BIG 5G EVENT, DENVER – Executives from some of the top operators in the US have mostly avoided talking publicly about 6G.
"I really don't know what the hell 6G is," Verizon's Kyle Malady told Light Reading late last year. "We just put 5G in. And I think there's a lot of development still to come on that one."
He's not alone.
"Why do we need 6G?" asked Karri Kuoppamaki, VP of technology development and strategy for T-Mobile US, in comments made late last year. "I believe 5G has a long and bright future ahead of it."
However, much has changed in the intervening months. Operator executives and regulatory officials around the world have been increasingly discussing 6G mobile technology and how they might implement it.
In the US, the Next G Alliance is now driving a comprehensive approach to 6G that covers not only the technology but also the regulatory, academic and social impact. The organization, backed by the Alliance for Telecommunications Industry Solutions (ATIS), counts members ranging from AT&T to Apple to Verizon.
Trapped in a 5G investment
However, many of those big companies are still betting heavily on 5G, both now and for the future. For example, Verizon plans to spend roughly $10 billion over the next few years to add C-band midband spectrum to its 5G network – and it undoubtedly hopes to recoup that investment by selling speedy 5G services. Apple, for its part, just started selling its first 5G device a year ago.
As a result, companies like Verizon may be somewhat unwilling to speak at length about the technological generation after 5G, particularly considering it probably won't be widely commercialized until 2030.
And that's what makes Mike Irizarry of UScellular so noteworthy. He's in the process of rolling out 5G across the regional US operator's network, but has become an outspoken proponent of 6G. This week, he served as the keynote speaker for ATIS' Next G Alliance 6G conference here at the Big 5G Event.
What even is a 6G?
"6G will be about connecting pretty much anything you can imagine to the Internet," Irizarry, UScellular's CTO, said during his virtual keynote appearance Tuesday. "It's really an exciting time to look forward to."

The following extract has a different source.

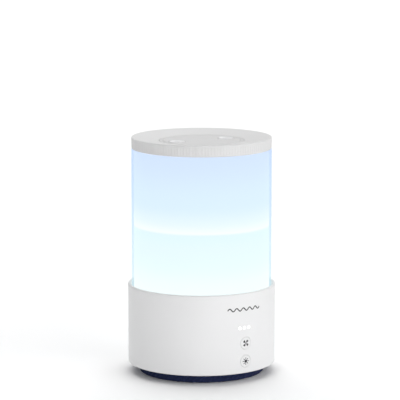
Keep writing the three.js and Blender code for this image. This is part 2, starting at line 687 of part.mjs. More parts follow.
function nozzleDial() {
  const disc = turned([
    [0, DIAL_SEAT + GAP],
    [35.6, DIAL_SEAT + GAP],
    [35.6, 238],
    [HUB_OUTER, 238],
    [HUB_OUTER, DIAL_SEAT + GAP],
    [DIAL_RADIUS, DIAL_SEAT + GAP],
    [DIAL_RADIUS, DIAL_TOP],
    [41.6, DIAL_TOP],
    [41.3, DIAL_TOP - 0.6],
    [40.9, DIAL_TOP - 0.6],
    [40.6, DIAL_TOP],
    [0, DIAL_TOP],
  ], LARGE);
  const holes = [-1, 1].flatMap((side) => [
    post(NOZZLE_BODY_RADIUS + GAP, 240, 250, side * NOZZLE_OFFSET, 0, MEDIUM),
    post(NOZZLE_FLANGE_RADIUS + GAP, NOZZLE_SEAT, 250, side * NOZZLE_OFFSET, 0, MEDIUM),
  ]);
  return cut(disc, ...holes);
}

// A funnel set into the dial, wide at the top, with a short spout below.
function nozzle() {
  const BORE_RADIUS = 4.2;
  const SPOUT_BOTTOM = 240.5;
  return turned([
    [BORE_RADIUS, SPOUT_BOTTOM],
    [NOZZLE_BODY_RADIUS, SPOUT_BOTTOM],
    [NOZZLE_BODY_RADIUS, NOZZLE_SEAT + GAP],
    [NOZZLE_FLANGE_RADIUS, NOZZLE_SEAT + GAP],
    [NOZZLE_FLANGE_RADIUS, DIAL_TOP + 0.3],
    [NOZZLE_FLANGE_RADIUS - 0.3, DIAL_TOP + 0.6],
    [NOZZLE_FLANGE_RADIUS - 0.7, DIAL_TOP + 0.6],
    [BORE_RADIUS, DIAL_TOP - 2.8],
  ]);
}

function buildLid(humidifier) {
  const lid = groupAt(humidifier, 0, 0, 0);
  add(lid, "lid_cover", lidCover(), white);
  add(lid, "lid_liner", lidLiner(), white);
  add(lid, "lid_seal", lidSeal(), silicone);
  const dial = groupAt(lid, 0, 0, 0);
  dial.rotation.z = THREE.MathUtils.degToRad(DIAL_PARKED_DEG);
  add(dial, "nozzle_dial", nozzleDial(), dialGrey);
  add(dial, "nozzle_left", nozzle(), nozzleWhite).position.x = -NOZZLE_OFFSET;
  add(dial, "nozzle_right", nozzle(), nozzleWhite).position.x = NOZZLE_OFFSET;
  add(dial, "dial_retainer", ring(HUB_OUTER + GAP, 41.5, 238.2, DIAL_SEAT - 2 - GAP, 36), white);
}

// ---------------------------------------------------------------- the whole object

function buildBase(humidifier) {
  const base = groupAt(humidifier, 0, 0, 0);
  add(base, "base_shell", baseShell(), white);
  add(base, "bottom_cover", bottomCover(), navy);
  padsAndScrews(base);
  add(base, "water_tray", waterTray(), trayWhite);
  add(base, "tray_seal", ring(70, 74.4, TRAY_RIM + GAP, SHELL_LEDGE_LOW - GAP, 36), silicone);
  mistMaker(base);
  electronics(base);
  add(base, "power_inlet", powerInlet(), blackPlastic).position.z = INLET_HEIGHT;
  wiring(base);
  fan(base);
  floatSwitch(base);
  button(base, "mist_button", MIST_BUTTON_HEIGHT);
  button(base, "light_button", LIGHT_BUTTON_HEIGHT);
}

const group = new THREE.Group();
buildBase(group);
buildTank(group);
buildLid(group);

export default group;
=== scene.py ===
"""Looks of the cool mist humidifier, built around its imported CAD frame. Metres, +Z up, buttons towards -Y."""

import json
import math

import bmesh
import bpy
from mathutils import Matrix, Vector


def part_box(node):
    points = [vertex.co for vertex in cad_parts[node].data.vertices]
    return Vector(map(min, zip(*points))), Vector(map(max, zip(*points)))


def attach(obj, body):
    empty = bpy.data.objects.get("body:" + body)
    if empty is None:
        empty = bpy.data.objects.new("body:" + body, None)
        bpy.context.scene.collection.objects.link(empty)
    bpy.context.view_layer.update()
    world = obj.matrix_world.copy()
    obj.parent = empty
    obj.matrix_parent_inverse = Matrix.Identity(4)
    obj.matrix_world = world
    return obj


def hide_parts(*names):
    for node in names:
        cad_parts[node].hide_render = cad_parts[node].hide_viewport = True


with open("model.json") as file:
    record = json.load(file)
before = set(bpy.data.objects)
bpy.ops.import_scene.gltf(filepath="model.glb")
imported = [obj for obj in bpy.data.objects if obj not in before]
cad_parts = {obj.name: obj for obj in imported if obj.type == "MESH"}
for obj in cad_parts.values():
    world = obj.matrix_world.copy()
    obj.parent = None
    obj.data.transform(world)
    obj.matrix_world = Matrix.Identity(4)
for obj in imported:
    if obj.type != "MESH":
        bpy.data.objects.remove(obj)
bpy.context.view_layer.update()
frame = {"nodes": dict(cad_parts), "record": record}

MM = 0.001
TAU = 2 * math.pi
TOUCH = 1e-6  # millimetres; closer than this counts as the same place
CLEARANCE = 0.3  # millimetres between parts that fit into one another
SHARP_ANGLE = math.radians(32)  # an edge that turns by more than this is drawn sharp
scene = bpy.context.scene
nodes = frame["nodes"]


# ---------------------------------------------------------------- camera

# The camera stands to the left of the buttons and looks a little down.
CAMERA_AZIMUTH = math.radians(-36)
CAMERA_DISTANCE = 2.415
CAMERA_HEIGHT = 0.5657
CAMERA_PITCH = math.radians(9.034)
CAMERA_ASIDE = 0.00163
CAMERA_LENS_MM = 209.5
CAMERA_SIDE = Vector((math.sin(CAMERA_AZIMUTH), -math.cos(CAMERA_AZIMUTH), 0))


def place_camera():
    data = bpy.data.cameras.new("camera")
    data.lens = CAMERA_LENS_MM
    data.clip_start = 0.1
    data.clip_end = 100
    camera = bpy.data.objects.new("camera", data)
    scene.collection.objects.link(camera)
    right = Vector((math.cos(CAMERA_AZIMUTH), math.sin(CAMERA_AZIMUTH), 0))
    level = CAMERA_SIDE * CAMERA_DISTANCE - right * CAMERA_ASIDE
    camera.location = level + Vector((0, 0, CAMERA_HEIGHT))
    camera.rotation_euler = (math.pi / 2 - CAMERA_PITCH, 0, CAMERA_AZIMUTH)
    scene.camera = camera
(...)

Mike Irizarry of UScellular speaks virtually at the Big 5G Event.
Irizarry explained that the pandemic has heightened the importance of "digitalization." He said that 6G would support all kinds of new services, including those designed to cross the digital divide as well as those designed to create "digital twins" of real-world environments.
"It's just at a whole new level," he said of 6G technology, explaining that it could support real-time holographic 3D imaging and other high-tech, sci-fi-type services.
Interestingly, Irizarry said that today's 5G technologies cannot support the "full potential" of wireless services in industries ranging from healthcare to manufacturing. For example, he said full-blown, Level 5 autonomous driving, or other applications such as remote surgery, are not possible on current 5G networks. "5G can't do that," he said.
AI, ML and intelligence
The difference between 5G and 6G, Irizarry explained, is the application of artificial intelligence (AI) and machine learning (ML) technologies. Such technologies will allow 6G operators to create seamless experiences across all types of networks, including networks running in licensed and unlicensed spectrum bands, as well as systems utilizing satellites and High-Altitude Platforms (HAPs) like drones and blimps. He said AI and ML would be essential for operators looking to manage communications across lowband, midband, millimeter wave (mmWave) and terahertz spectrum bands.
"All those technologies need to work together seamlessly," Irizarry said, noting that Wi-Fi is still not fully integrated into 5G. "The level of complexity [in 6G] is just significantly higher than what we've seen with other technologies."
"If I had to say what the killer app is [for 6G], it would be intelligence," he added, noting that insights into network operations would be critical for operators as well as enterprise customers like hospitals.
The American flavor of 6G
However, Irizarry said there are still threats and concerns about the development of 6G technology. One is looming worries that the 6G standard could be split between countries associated with the US and countries associated with China. "There is a risk ... that there could be some technology fragmentation," Irizarry acknowledged.
But he added: "We all need to come together to make sure there is a global standard."
Irizarry also said that it's important for the US to maintain a leadership position in the development of 6G, just as it has in previous generations of wireless technology. That, he said, is partly why ATIS developed the Next G Alliance, so that academics, regulatory officials and industry executives could all work together on the technology.
"If we don't get moving, we're going to fall behind" in terms of 6G, he said.
"I feel it's important for us to have that role," he said of a leading US position in 6G. "That's important to me as an American citizen."